# WHAT TO WORK ON
Reproduce this listing in full.

═══

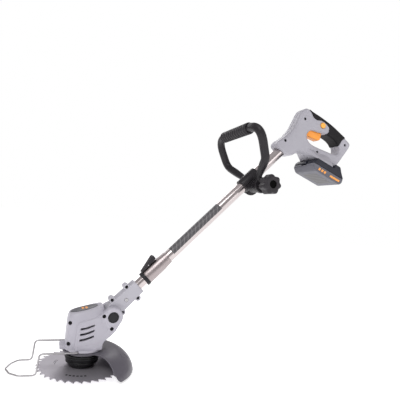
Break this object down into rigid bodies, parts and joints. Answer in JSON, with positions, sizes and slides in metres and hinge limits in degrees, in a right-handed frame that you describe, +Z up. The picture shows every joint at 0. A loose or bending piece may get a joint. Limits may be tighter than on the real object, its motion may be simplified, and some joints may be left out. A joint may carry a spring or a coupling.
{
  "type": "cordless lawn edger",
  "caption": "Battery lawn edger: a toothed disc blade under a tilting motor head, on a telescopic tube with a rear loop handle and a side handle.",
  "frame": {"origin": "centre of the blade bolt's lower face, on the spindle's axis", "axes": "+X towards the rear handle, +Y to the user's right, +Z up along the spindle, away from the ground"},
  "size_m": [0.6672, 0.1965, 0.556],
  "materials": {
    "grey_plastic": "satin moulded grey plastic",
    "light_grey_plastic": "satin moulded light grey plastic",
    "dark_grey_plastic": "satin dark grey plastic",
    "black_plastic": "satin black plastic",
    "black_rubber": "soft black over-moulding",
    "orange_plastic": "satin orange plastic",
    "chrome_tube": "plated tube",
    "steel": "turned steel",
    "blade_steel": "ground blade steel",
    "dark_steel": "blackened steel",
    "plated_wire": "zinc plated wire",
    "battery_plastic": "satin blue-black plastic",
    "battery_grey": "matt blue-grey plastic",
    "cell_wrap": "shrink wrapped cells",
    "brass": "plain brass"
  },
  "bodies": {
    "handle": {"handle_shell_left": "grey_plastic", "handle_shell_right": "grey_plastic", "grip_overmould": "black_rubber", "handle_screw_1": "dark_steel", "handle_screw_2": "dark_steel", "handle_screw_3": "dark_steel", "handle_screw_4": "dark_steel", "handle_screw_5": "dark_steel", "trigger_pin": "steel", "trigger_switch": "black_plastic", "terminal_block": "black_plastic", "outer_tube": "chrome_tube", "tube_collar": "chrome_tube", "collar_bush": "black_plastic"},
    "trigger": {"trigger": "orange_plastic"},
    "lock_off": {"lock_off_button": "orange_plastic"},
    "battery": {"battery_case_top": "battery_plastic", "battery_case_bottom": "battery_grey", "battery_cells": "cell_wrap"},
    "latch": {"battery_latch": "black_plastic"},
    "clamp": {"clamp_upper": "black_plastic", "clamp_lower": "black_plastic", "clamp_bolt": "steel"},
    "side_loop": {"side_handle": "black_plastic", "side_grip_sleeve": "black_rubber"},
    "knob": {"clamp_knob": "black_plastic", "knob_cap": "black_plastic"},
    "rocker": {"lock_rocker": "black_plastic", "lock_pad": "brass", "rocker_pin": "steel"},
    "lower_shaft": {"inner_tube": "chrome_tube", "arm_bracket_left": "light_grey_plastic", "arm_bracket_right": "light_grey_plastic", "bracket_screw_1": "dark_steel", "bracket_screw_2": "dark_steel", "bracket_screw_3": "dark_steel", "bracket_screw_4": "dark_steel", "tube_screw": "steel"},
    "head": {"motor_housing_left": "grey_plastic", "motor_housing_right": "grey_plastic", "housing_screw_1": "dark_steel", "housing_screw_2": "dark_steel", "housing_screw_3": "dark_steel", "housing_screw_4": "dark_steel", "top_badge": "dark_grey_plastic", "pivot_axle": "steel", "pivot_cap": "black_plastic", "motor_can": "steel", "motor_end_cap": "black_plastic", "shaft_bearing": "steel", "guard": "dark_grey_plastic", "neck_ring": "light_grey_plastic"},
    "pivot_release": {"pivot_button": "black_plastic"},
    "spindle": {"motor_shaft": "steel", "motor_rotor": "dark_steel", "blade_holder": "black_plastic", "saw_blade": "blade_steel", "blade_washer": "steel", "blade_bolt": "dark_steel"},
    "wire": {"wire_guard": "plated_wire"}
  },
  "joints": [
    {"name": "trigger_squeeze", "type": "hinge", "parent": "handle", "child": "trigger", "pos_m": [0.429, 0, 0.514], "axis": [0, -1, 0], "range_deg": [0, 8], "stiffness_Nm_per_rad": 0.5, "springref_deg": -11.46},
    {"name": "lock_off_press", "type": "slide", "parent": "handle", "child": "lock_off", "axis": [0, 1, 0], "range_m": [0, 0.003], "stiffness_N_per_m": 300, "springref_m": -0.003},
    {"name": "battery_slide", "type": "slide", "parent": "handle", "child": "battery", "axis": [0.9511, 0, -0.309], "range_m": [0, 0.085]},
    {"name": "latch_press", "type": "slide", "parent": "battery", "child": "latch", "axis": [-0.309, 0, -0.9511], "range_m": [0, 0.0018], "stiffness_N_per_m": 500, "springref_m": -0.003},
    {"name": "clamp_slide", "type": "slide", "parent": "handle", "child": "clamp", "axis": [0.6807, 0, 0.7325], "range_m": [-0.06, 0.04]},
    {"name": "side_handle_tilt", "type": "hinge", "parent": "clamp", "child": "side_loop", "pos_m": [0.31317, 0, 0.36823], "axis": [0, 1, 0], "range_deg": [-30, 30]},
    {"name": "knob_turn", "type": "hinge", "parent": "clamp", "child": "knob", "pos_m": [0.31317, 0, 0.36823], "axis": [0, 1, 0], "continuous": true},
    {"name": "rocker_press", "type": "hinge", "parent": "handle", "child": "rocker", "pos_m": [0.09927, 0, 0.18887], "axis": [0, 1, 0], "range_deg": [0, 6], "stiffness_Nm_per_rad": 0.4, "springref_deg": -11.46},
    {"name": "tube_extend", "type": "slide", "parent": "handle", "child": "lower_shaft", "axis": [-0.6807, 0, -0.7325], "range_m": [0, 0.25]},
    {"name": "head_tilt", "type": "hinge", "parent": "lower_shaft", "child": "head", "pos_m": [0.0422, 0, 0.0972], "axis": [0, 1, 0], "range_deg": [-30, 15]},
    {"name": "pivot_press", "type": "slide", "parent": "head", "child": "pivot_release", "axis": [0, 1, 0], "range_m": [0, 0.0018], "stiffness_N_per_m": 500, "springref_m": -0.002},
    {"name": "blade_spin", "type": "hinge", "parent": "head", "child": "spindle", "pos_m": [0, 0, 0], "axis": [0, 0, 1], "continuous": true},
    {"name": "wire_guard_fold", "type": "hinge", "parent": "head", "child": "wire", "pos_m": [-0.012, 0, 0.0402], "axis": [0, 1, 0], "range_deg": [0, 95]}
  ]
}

═══

# COMPLETE RESPONSE
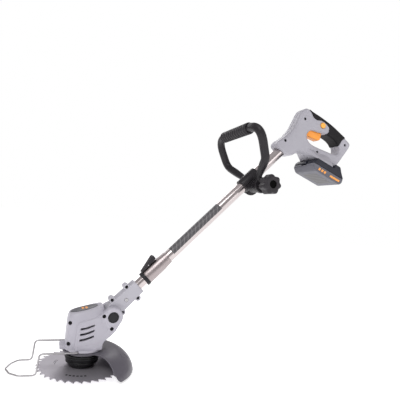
Break this object down into rigid bodies, parts and joints. Answer in JSON, with positions, sizes and slides in metres and hinge limits in degrees, in a right-handed frame that you describe, +Z up. The picture shows every joint at 0. A loose or bending piece may get a joint. Limits may be tighter than on the real object, its motion may be simplified, and some joints may be left out. A joint may carry a spring or a coupling.
{
  "type": "cordless lawn edger",
  "caption": "Battery lawn edger: a toothed disc blade under a tilting motor head, on a telescopic tube with a rear loop handle and a side handle.",
  "frame": {"origin": "centre of the blade bolt's lower face, on the spindle's axis", "axes": "+X towards the rear handle, +Y to the user's right, +Z up along the spindle, away from the ground"},
  "size_m": [0.6672, 0.1965, 0.556],
  "materials": {
    "grey_plastic": "satin moulded grey plastic",
    "light_grey_plastic": "satin moulded light grey plastic",
    "dark_grey_plastic": "satin dark grey plastic",
    "black_plastic": "satin black plastic",
    "black_rubber": "soft black over-moulding",
    "orange_plastic": "satin orange plastic",
    "chrome_tube": "plated tube",
    "steel": "turned steel",
    "blade_steel": "ground blade steel",
    "dark_steel": "blackened steel",
    "plated_wire": "zinc plated wire",
    "battery_plastic": "satin blue-black plastic",
    "battery_grey": "matt blue-grey plastic",
    "cell_wrap": "shrink wrapped cells",
    "brass": "plain brass"
  },
  "bodies": {
    "handle": {"handle_shell_left": "grey_plastic", "handle_shell_right": "grey_plastic", "grip_overmould": "black_rubber", "handle_screw_1": "dark_steel", "handle_screw_2": "dark_steel", "handle_screw_3": "dark_steel", "handle_screw_4": "dark_steel", "handle_screw_5": "dark_steel", "trigger_pin": "steel", "trigger_switch": "black_plastic", "terminal_block": "black_plastic", "outer_tube": "chrome_tube", "tube_collar": "chrome_tube", "collar_bush": "black_plastic"},
    "trigger": {"trigger": "orange_plastic"},
    "lock_off": {"lock_off_button": "orange_plastic"},
    "battery": {"battery_case_top": "battery_plastic", "battery_case_bottom": "battery_grey", "battery_cells": "cell_wrap"},
    "latch": {"battery_latch": "black_plastic"},
    "clamp": {"clamp_upper": "black_plastic", "clamp_lower": "black_plastic", "clamp_bolt": "steel"},
    "side_loop": {"side_handle": "black_plastic", "side_grip_sleeve": "black_rubber"},
    "knob": {"clamp_knob": "black_plastic", "knob_cap": "black_plastic"},
    "rocker": {"lock_rocker": "black_plastic", "lock_pad": "brass", "rocker_pin": "steel"},
    "lower_shaft": {"inner_tube": "chrome_tube", "arm_bracket_left": "light_grey_plastic", "arm_bracket_right": "light_grey_plastic", "bracket_screw_1": "dark_steel", "bracket_screw_2": "dark_steel", "bracket_screw_3": "dark_steel", "bracket_screw_4": "dark_steel", "tube_screw": "steel"},
    "head": {"motor_housing_left": "grey_plastic", "motor_housing_right": "grey_plastic", "housing_screw_1": "dark_steel", "housing_screw_2": "dark_steel", "housing_screw_3": "dark_steel", "housing_screw_4": "dark_steel", "top_badge": "dark_grey_plastic", "pivot_axle": "steel", "pivot_cap": "black_plastic", "motor_can": "steel", "motor_end_cap": "black_plastic", "shaft_bearing": "steel", "guard": "dark_grey_plastic", "neck_ring": "light_grey_plastic"},
    "pivot_release": {"pivot_button": "black_plastic"},
    "spindle": {"motor_shaft": "steel", "motor_rotor": "dark_steel", "blade_holder": "black_plastic", "saw_blade": "blade_steel", "blade_washer": "steel", "blade_bolt": "dark_steel"},
    "wire": {"wire_guard": "plated_wire"}
  },
  "joints": [
    {"name": "trigger_squeeze", "type": "hinge", "parent": "handle", "child": "trigger", "pos_m": [0.429, 0, 0.514], "axis": [0, -1, 0], "range_deg": [0, 8], "stiffness_Nm_per_rad": 0.5, "springref_deg": -11.46},
    {"name": "lock_off_press", "type": "slide", "parent": "handle", "child": "lock_off", "axis": [0, 1, 0], "range_m": [0, 0.003], "stiffness_N_per_m": 300, "springref_m": -0.003},
    {"name": "battery_slide", "type": "slide", "parent": "handle", "child": "battery", "axis": [0.9511, 0, -0.309], "range_m": [0, 0.085]},
    {"name": "latch_press", "type": "slide", "parent": "battery", "child": "latch", "axis": [-0.309, 0, -0.9511], "range_m": [0, 0.0018], "stiffness_N_per_m": 500, "springref_m": -0.003},
    {"name": "clamp_slide", "type": "slide", "parent": "handle", "child": "clamp", "axis": [0.6807, 0, 0.7325], "range_m": [-0.06, 0.04]},
    {"name": "side_handle_tilt", "type": "hinge", "parent": "clamp", "child": "side_loop", "pos_m": [0.31317, 0, 0.36823], "axis": [0, 1, 0], "range_deg": [-30, 30]},
    {"name": "knob_turn", "type": "hinge", "parent": "clamp", "child": "knob", "pos_m": [0.31317, 0, 0.36823], "axis": [0, 1, 0], "continuous": true},
    {"name": "rocker_press", "type": "hinge", "parent": "handle", "child": "rocker", "pos_m": [0.09927, 0, 0.18887], "axis": [0, 1, 0], "range_deg": [0, 6], "stiffness_Nm_per_rad": 0.4, "springref_deg": -11.46},
    {"name": "tube_extend", "type": "slide", "parent": "handle", "child": "lower_shaft", "axis": [-0.6807, 0, -0.7325], "range_m": [0, 0.25]},
    {"name": "head_tilt", "type": "hinge", "parent": "lower_shaft", "child": "head", "pos_m": [0.0422, 0, 0.0972], "axis": [0, 1, 0], "range_deg": [-30, 15]},
    {"name": "pivot_press", "type": "slide", "parent": "head", "child": "pivot_release", "axis": [0, 1, 0], "range_m": [0, 0.0018], "stiffness_N_per_m": 500, "springref_m": -0.002},
    {"name": "blade_spin", "type": "hinge", "parent": "head", "child": "spindle", "pos_m": [0, 0, 0], "axis": [0, 0, 1], "continuous": true},
    {"name": "wire_guard_fold", "type": "hinge", "parent": "head", "child": "wire", "pos_m": [-0.012, 0, 0.0402], "axis": [0, 1, 0], "range_deg": [0, 95]}
  ]
}